Apart from the official competition with a jury composed of people from all three continents plus one from Italy, and for the first time this year a Netpac award in recognition of this organisation which has been assiduously promoting Asian cinema in Asia and around the world — were sections of films on Andalusians and the South, a Mediterranean section, a fascinating one on Nollywood, the Nigerian video boom which has become a remarkable showcase for African popular culture and has injected a new energy into African filmmakers. It is a little like what is happening here in India in Malegaon, but in a pan-African manner. Participating in the round table was Peace Anyiam-Fiberesima. She is the founder and president of the African Film Academy and was a member of the Festival jury, along with actress Rana Sultan from Jordan, Aruna Vasudev from India, Italian Leonardo de Franceschi who teaches film at Rome Tre University, with Arturo Ripstein, the most widely-known and highly respected Mexican director as jury president. Such an eclectic group meant that the jury discussions were long, argumentative though not acrimonious, and fascinating as each one brought their knowledge and experience of their countries or regions to the table, but not necessarily a thorough grounding in the cinemas of the other regions.
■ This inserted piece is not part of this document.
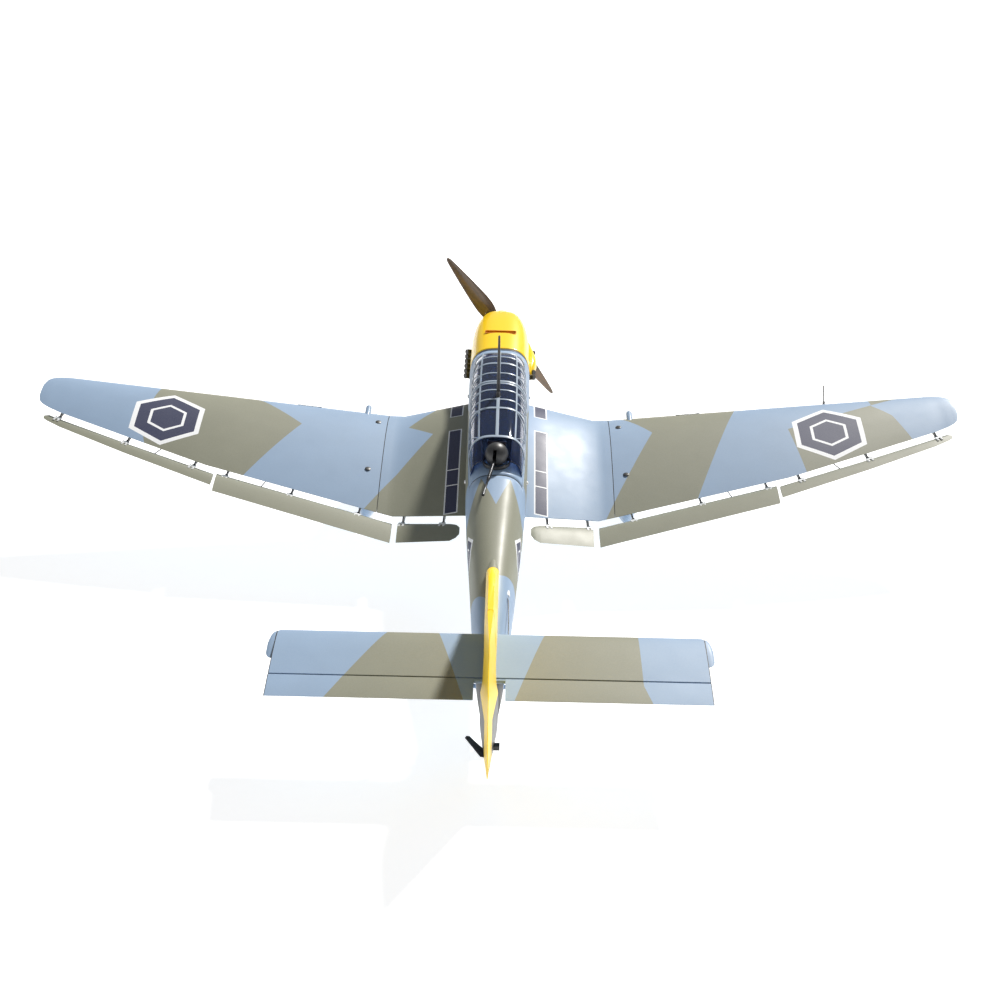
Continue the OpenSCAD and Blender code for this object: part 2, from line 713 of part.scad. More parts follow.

It is an occupational hazard when you put together a jury to judge films not as familiar and well-known to all as the European or American cinema. This, precisely, is what the Granada festival is trying to change. Through bringing film people from the three regions together to familiarise them with each other’s cinemas. The attempt alone is heightening awareness of the preoccupation we in these three continents still have with the west, and making a concerted effort to overcome it.